DATA.
•••
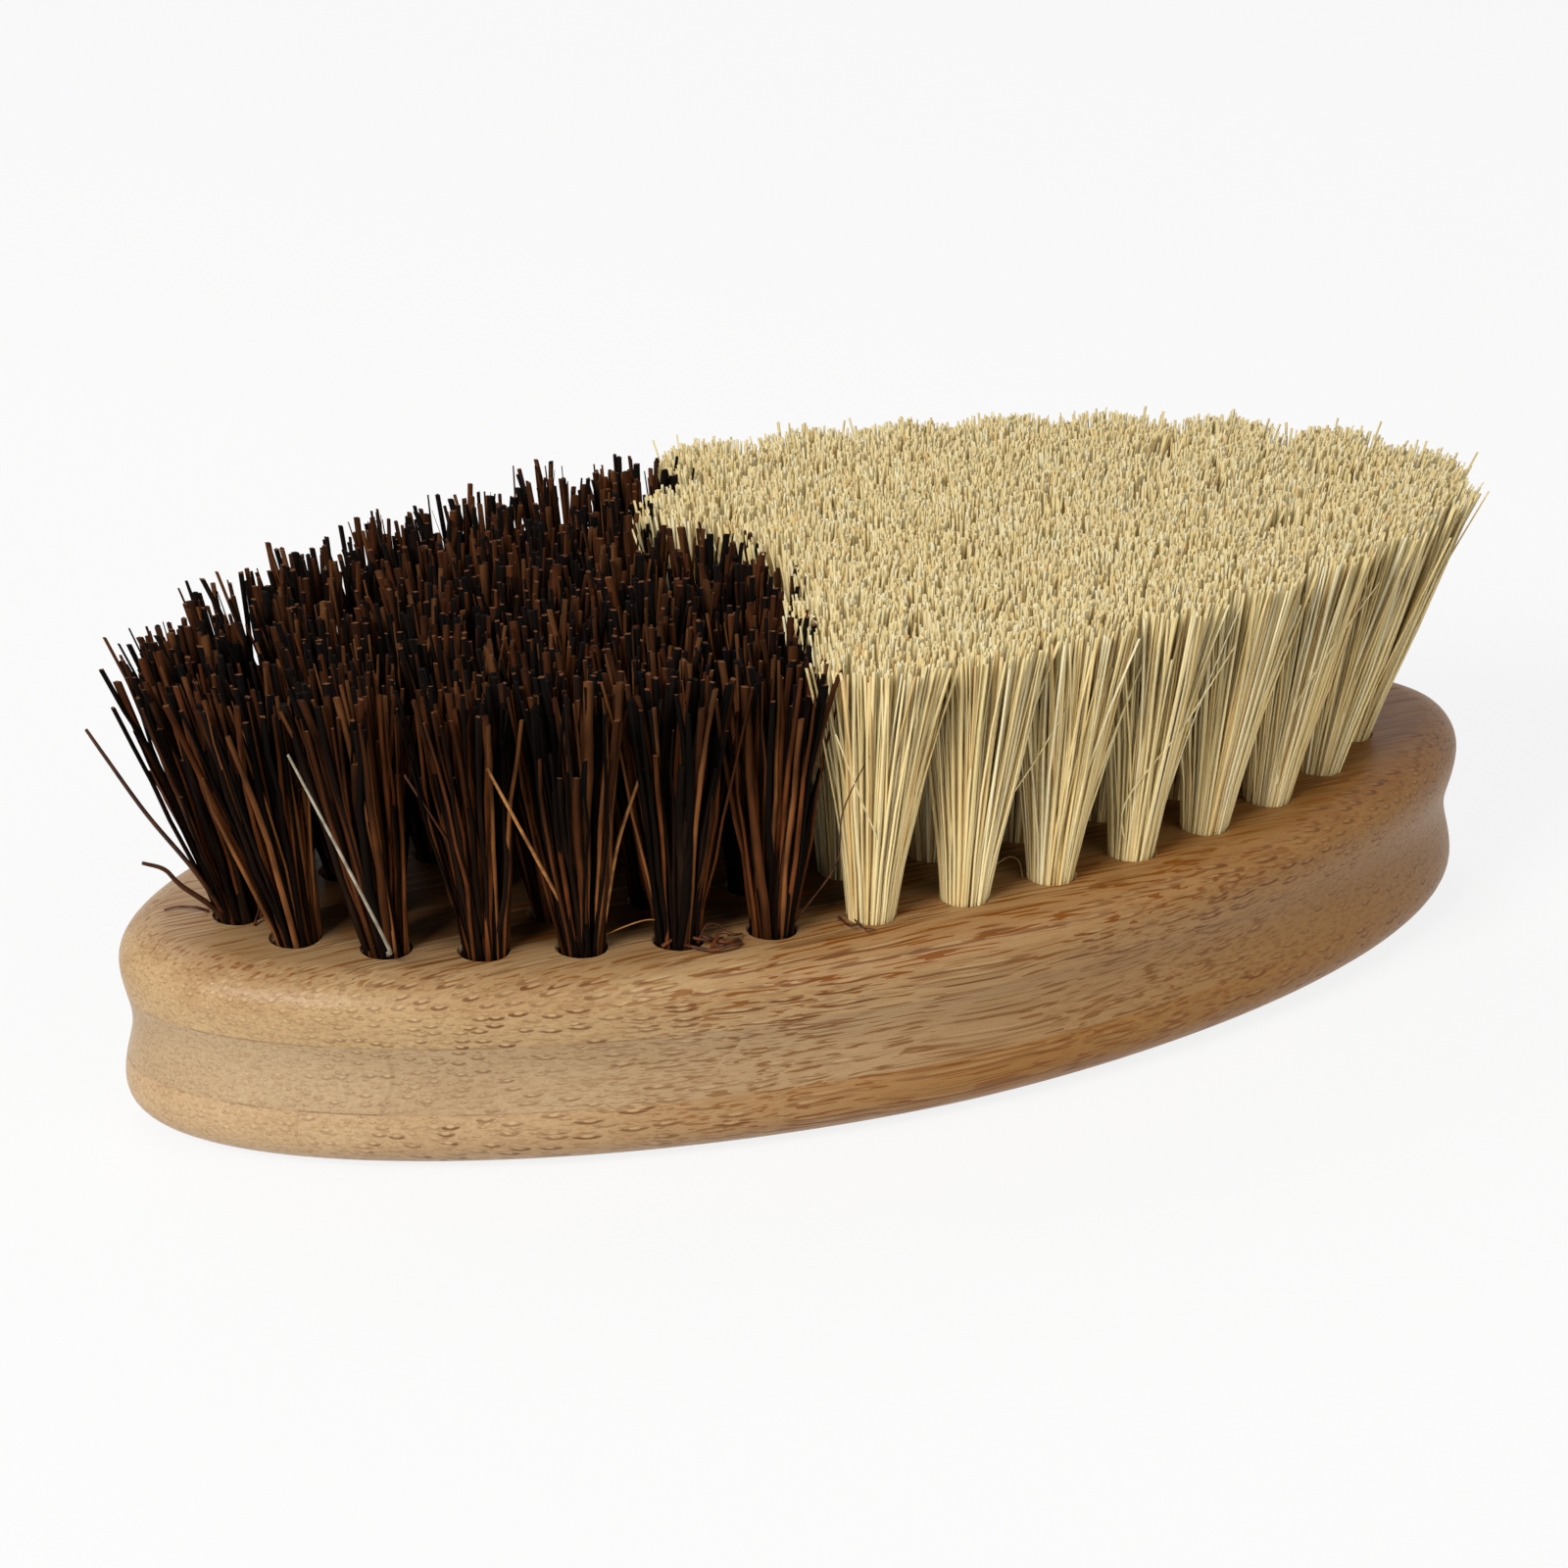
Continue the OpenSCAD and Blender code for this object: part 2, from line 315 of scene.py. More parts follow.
def bamboo(name, ground, mark, strip_from, joint_part, bundle_cell, bundle_size, bundle_part,
           rim_part, brown_and_shade_to, brown_and_shade_part):
    """Bamboo of one board: ground tissue, fibre bundles, strips and their glue lines.

    x, y and z, and what is made from them, are in millimetres. The culm's dense outer
    side lies at the rim of the block, and rim_part says how far the board shows it.
    The board is browner and darker to the right, by brown_and_shade_part from brown_and_shade_to on:
    partly the bamboo's own tone, partly painted shade on the end turned away from the light."""
    material, g, shader = new_material(name)
    spot = g.object_place()
    x, y, z = g.split(g.vector("SCALE", spot, 1 / MM))
    strip = g.over(g.minus(y, strip_from), STRIP_WIDE)
    strip_number = g.math("FLOOR", strip)
    off_middle = g.math("ABSOLUTE", g.minus(g.math("FRACT", strip), 0.5))
    from_joint = g.times(STRIP_WIDE, g.minus(0.5, off_middle))
    strip_tint = g.add("ShaderNodeTexWhiteNoise", {"W": g.plus(strip_number, strip_from)},
                       noise_dimensions="1D").outputs["Value"]

    def stretched(long_by, first, second):
        """A place with x divided by long_by, so that what it draws is longer along X."""
        return g.combine(g.over(x, long_by), first, second)

    # The bundles wander slowly along the board, so their streaks begin and end.
    along = stretched(17.0, g.times(strip_number, 7.3), g.over(z, 7.0))
    wander = g.split(g.noise(along, 1.0, 2.0, 0.5)[1])
    across = g.plus(y, g.times(g.minus(wander[0], 0.5), 1.6))
    up = g.plus(z, g.times(g.minus(wander[1], 0.5), 1.0))
    edges, lenses = bundle_marks(g, across, up, bundle_cell, bundle_size)
    fine_edges, fine_lenses = bundle_marks(g, g.plus(across, 31.0), up, 0.55, 0.12)
    patch = g.ramp(g.noise(stretched(12.0, across, up), 0.3, 2.0)[0], 0.35, 0.6, 0.6, 1.0)
    rim = g.times(g.ramp(z, 12.6, 16.2), rim_part)
    tip = g.ramp(x, -58.0, -44.0, 0.3, 1.0)
    shown = g.times(g.times(patch, tip), bundle_part)
    marks = g.math("MAXIMUM", g.times(edges, shown), g.times(fine_edges, 0.4))
    bellies = g.math("MAXIMUM", g.times(lenses, bundle_part), g.times(fine_lenses, 0.25))

    # Ground tissue: broad clouds, and fine lengthwise streaks that are stipple at the ends.
    cloud = g.noise(stretched(20.0, g.over(y, 6.0), g.over(z, 4.0)), 1.0, 3.0)[0]
    grain = g.noise(stretched(7.0, g.times(across, 3.6), g.times(up, 3.6)), 1.0, 3.0, 0.6)[0]
    thread = g.noise(stretched(9.0, g.times(across, 2.8), g.times(up, 4.2)), 1.0, 1.0, 0.5)[0]
    speckle = g.noise(spot, 6500.0, 2.0)[0]
    flat_top = g.ramp(z, FLAT_TOP_FROM, FLAT_TOP_TO)
    front = g.times(g.ramp(x, -44.0, -12.0), g.ramp(x, 14.0, 42.0, 1.0, 0.3))
    drawn = g.times(g.ramp(rim, 0.0, 1.0, 0.8, 1.0), g.math(
        "MAXIMUM", g.ramp(front, 0.0, 1.0, 0.25, 1.0), g.times(flat_top, 0.75)))
    streaks = g.math("MAXIMUM", g.times(g.ramp(grain, 0.47, 0.66), 0.22),
                     g.times(g.ramp(thread, 0.585, 0.61), drawn))
    # Browner and darker to the right: partly the bamboo's own tone, partly painted shade on the end
    # turned away from the light.
    brown_and_shade = g.times(g.ramp(x, -60.0, brown_and_shade_to, 0.0, 1.0), brown_and_shade_part)
    colour = g.blend(g.ramp(cloud, 0.3, 0.75, 0.0, 0.16), ground, mark)
    colour = g.blend(g.ramp(strip_tint, 0.0, 1.0, 0.0, 0.12), colour, mark)
    colour = g.blend(brown_and_shade, colour, BROWN_TONE_AND_SHADE)
    colour = g.blend(g.times(rim, g.ramp(patch, 0.45, 1.0, 0.08, 0.3)), colour, mark)
    colour = g.blend(g.times(flat_top, 0.14), colour, mark)

    # The wood between the palm tufts is tinted dark, to stand for the photo's deep shadow.
    inward = g.vector("LENGTH", stretched(61.0, g.over(y, 24.0), 0.0))
    shaded = g.times(g.ramp(inward, 0.8, 0.93, 0.86, 0.0), g.ramp(x, -8.0, 0.0, 1.0, 0.15))
    colour = g.blend(g.times(shaded, flat_top), colour, SHADED_BAMBOO)
    colour = g.blend(streaks, colour, mark)
    colour = g.blend(g.ramp(speckle, 0.35, 0.7, 0.0, 0.13), colour, mark)
    pale = g.times(bellies, g.ramp(x, -30.0, 20.0, 0.18, 0.06))
    colour = g.blend(pale, colour, PALE_LENS)
    colour = g.blend(g.times(marks, 0.9), colour, DARK_BUNDLE)
    glue = g.times(g.ramp(from_joint, 0.05, 0.13, 1.0, 0.0), joint_part)
    colour = g.blend(glue, colour, STRIP_GLUE)
    for joint in (LOWER_JOINT / MM, UPPER_JOINT / MM):
        apart = g.math("ABSOLUTE", g.minus(z, joint))
        faint = g.ramp(g.noise(stretched(9.0, y, joint), 0.5)[0], 0.35, 0.65, 0.05, 0.5)
        faint = g.times(faint, g.ramp(x, -45.0, 0.0, 1.0, 0.3))
        line = g.times(g.ramp(apart, 0.03, 0.12, 1.0, 0.0), faint)
        colour = g.blend(line, colour, BOARD_GLUE)
    height = g.minus(g.times(grain, 0.5), g.times(marks, 0.15))
    g.dress(shader, {"Base Color": colour, "Roughness": g.ramp(grain, 0.25, 0.75, 0.33, 0.48),
                     "Specular IOR Level": 0.2}, height, 0.3, 0.04 * MM)
    return material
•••
Please print exactly what appears from the first line of the data through the line with "their glue lines.", including both of those lines and nothing past them.

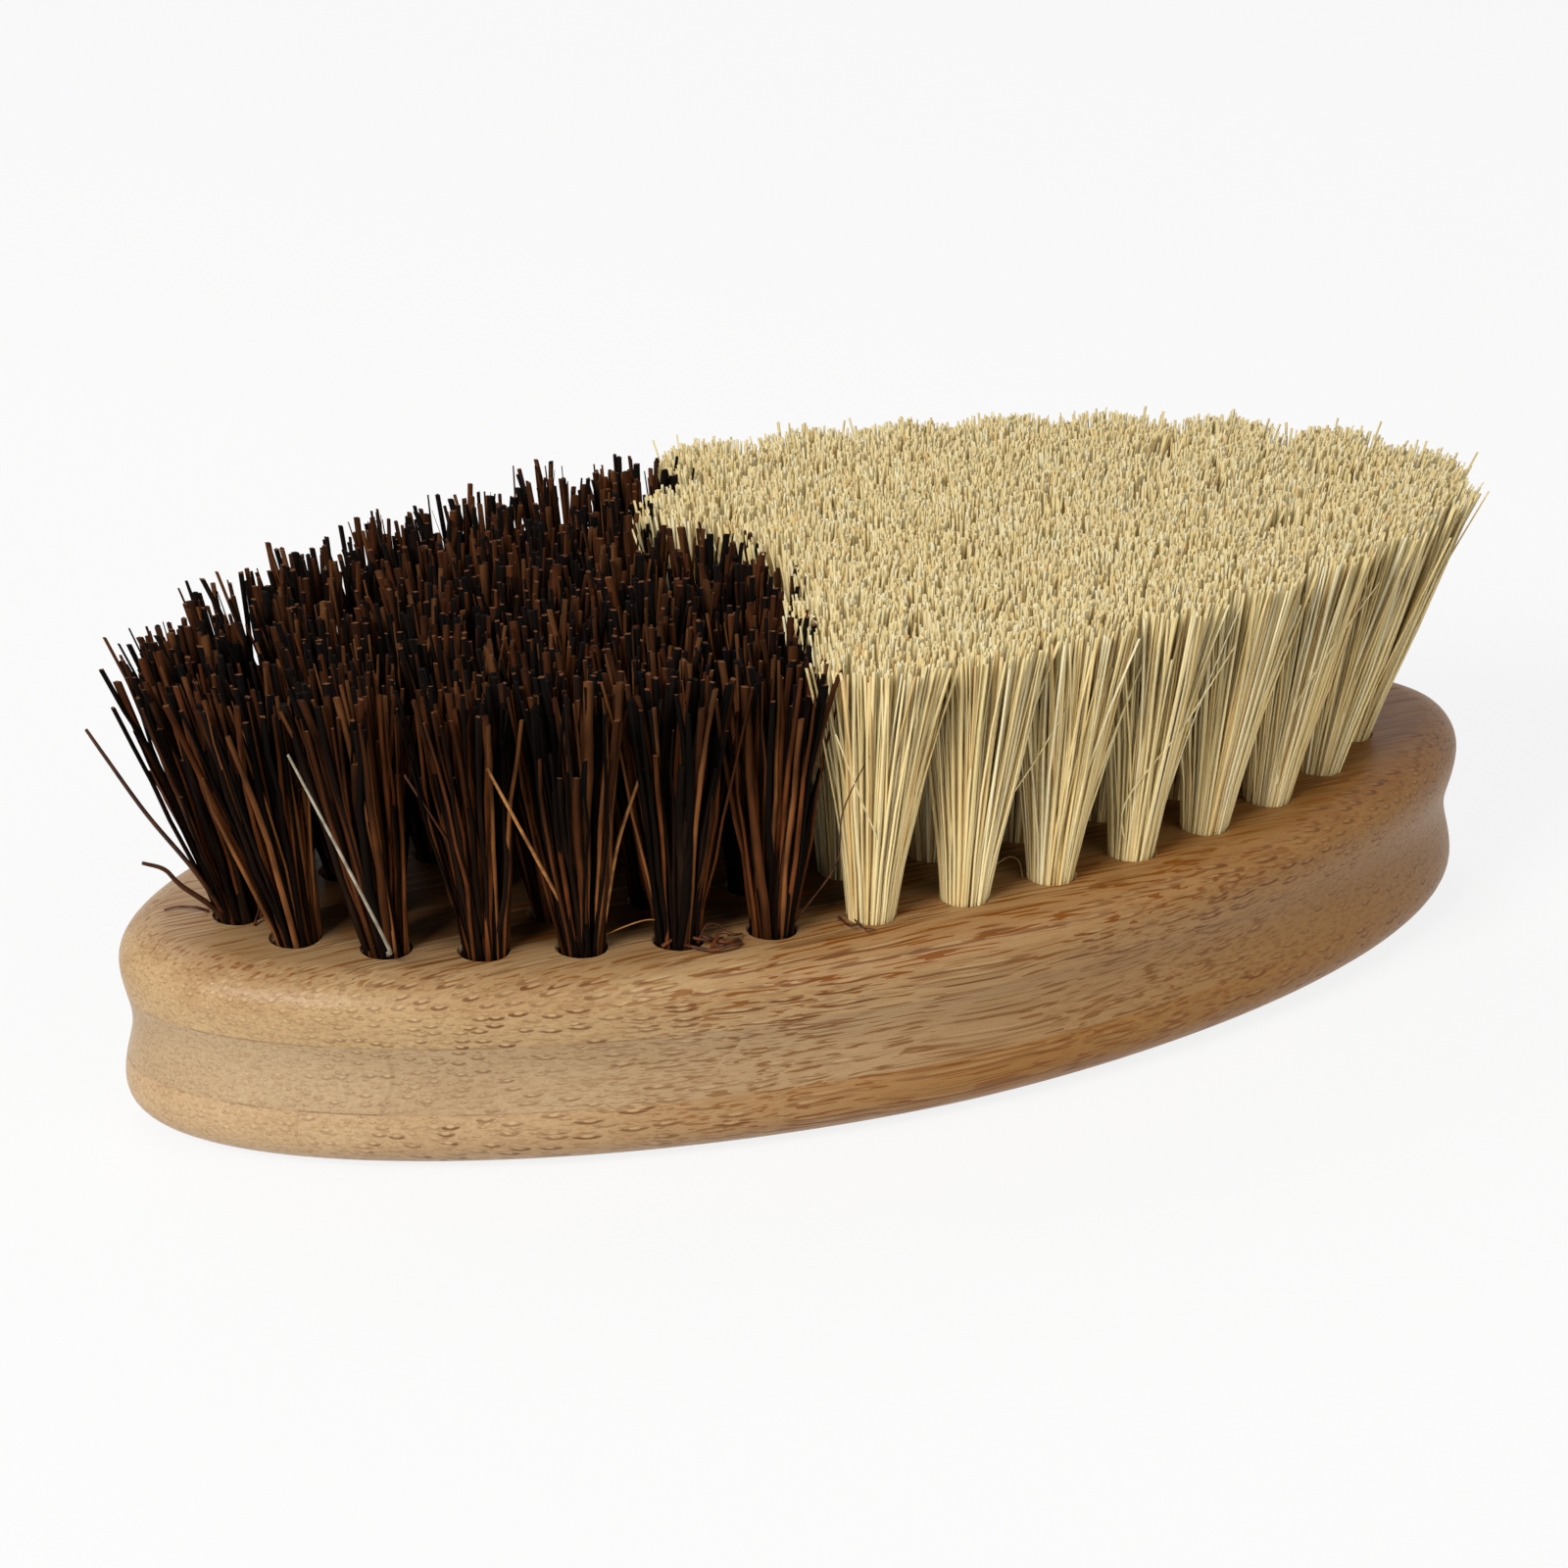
Continue the OpenSCAD and Blender code for this object: part 2, from line 315 of scene.py. More parts follow.
def bamboo(name, ground, mark, strip_from, joint_part, bundle_cell, bundle_size, bundle_part,
           rim_part, brown_and_shade_to, brown_and_shade_part):
    """Bamboo of one board: ground tissue, fibre bundles, strips and their glue lines.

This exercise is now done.